::: Raw data :::
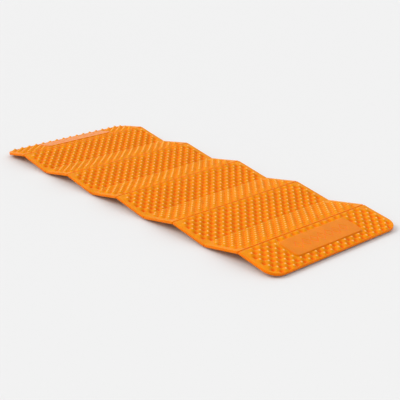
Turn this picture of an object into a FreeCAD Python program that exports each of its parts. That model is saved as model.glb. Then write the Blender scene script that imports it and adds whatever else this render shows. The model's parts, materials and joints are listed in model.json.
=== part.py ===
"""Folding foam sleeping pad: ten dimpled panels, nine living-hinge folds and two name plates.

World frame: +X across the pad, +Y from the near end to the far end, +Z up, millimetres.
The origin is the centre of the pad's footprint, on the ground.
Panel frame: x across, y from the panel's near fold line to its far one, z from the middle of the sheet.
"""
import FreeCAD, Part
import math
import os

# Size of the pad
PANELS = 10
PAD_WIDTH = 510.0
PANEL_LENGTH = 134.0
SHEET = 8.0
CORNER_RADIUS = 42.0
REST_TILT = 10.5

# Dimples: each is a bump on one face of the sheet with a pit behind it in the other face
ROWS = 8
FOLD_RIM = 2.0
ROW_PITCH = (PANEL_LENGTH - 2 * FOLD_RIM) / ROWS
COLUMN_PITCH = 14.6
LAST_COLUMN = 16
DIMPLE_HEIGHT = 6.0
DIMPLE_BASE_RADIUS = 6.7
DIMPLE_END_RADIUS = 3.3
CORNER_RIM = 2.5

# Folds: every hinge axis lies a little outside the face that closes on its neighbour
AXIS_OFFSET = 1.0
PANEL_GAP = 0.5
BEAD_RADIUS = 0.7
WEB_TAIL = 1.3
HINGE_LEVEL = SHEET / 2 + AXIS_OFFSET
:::
Your goal:
Make an exact copy of the material above.

Worked answer:
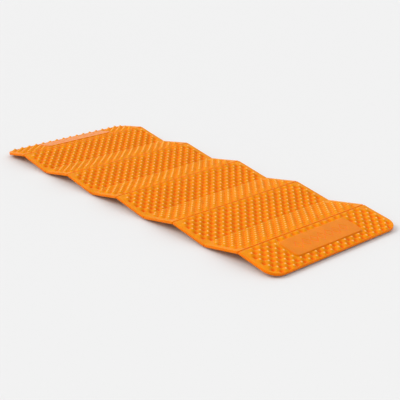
Turn this picture of an object into a FreeCAD Python program that exports each of its parts. That model is saved as model.glb. Then write the Blender scene script that imports it and adds whatever else this render shows. The model's parts, materials and joints are listed in model.json.
=== part.py ===
"""Folding foam sleeping pad: ten dimpled panels, nine living-hinge folds and two name plates.

World frame: +X across the pad, +Y from the near end to the far end, +Z up, millimetres.
The origin is the centre of the pad's footprint, on the ground.
Panel frame: x across, y from the panel's near fold line to its far one, z from the middle of the sheet.
"""
import FreeCAD, Part
import math
import os

# Size of the pad
PANELS = 10
PAD_WIDTH = 510.0
PANEL_LENGTH = 134.0
SHEET = 8.0
CORNER_RADIUS = 42.0
REST_TILT = 10.5

# Dimples: each is a bump on one face of the sheet with a pit behind it in the other face
ROWS = 8
FOLD_RIM = 2.0
ROW_PITCH = (PANEL_LENGTH - 2 * FOLD_RIM) / ROWS
COLUMN_PITCH = 14.6
LAST_COLUMN = 16
DIMPLE_HEIGHT = 6.0
DIMPLE_BASE_RADIUS = 6.7
DIMPLE_END_RADIUS = 3.3
CORNER_RIM = 2.5

# Folds: every hinge axis lies a little outside the face that closes on its neighbour
AXIS_OFFSET = 1.0
PANEL_GAP = 0.5
BEAD_RADIUS = 0.7
WEB_TAIL = 1.3
HINGE_LEVEL = SHEET / 2 + AXIS_OFFSET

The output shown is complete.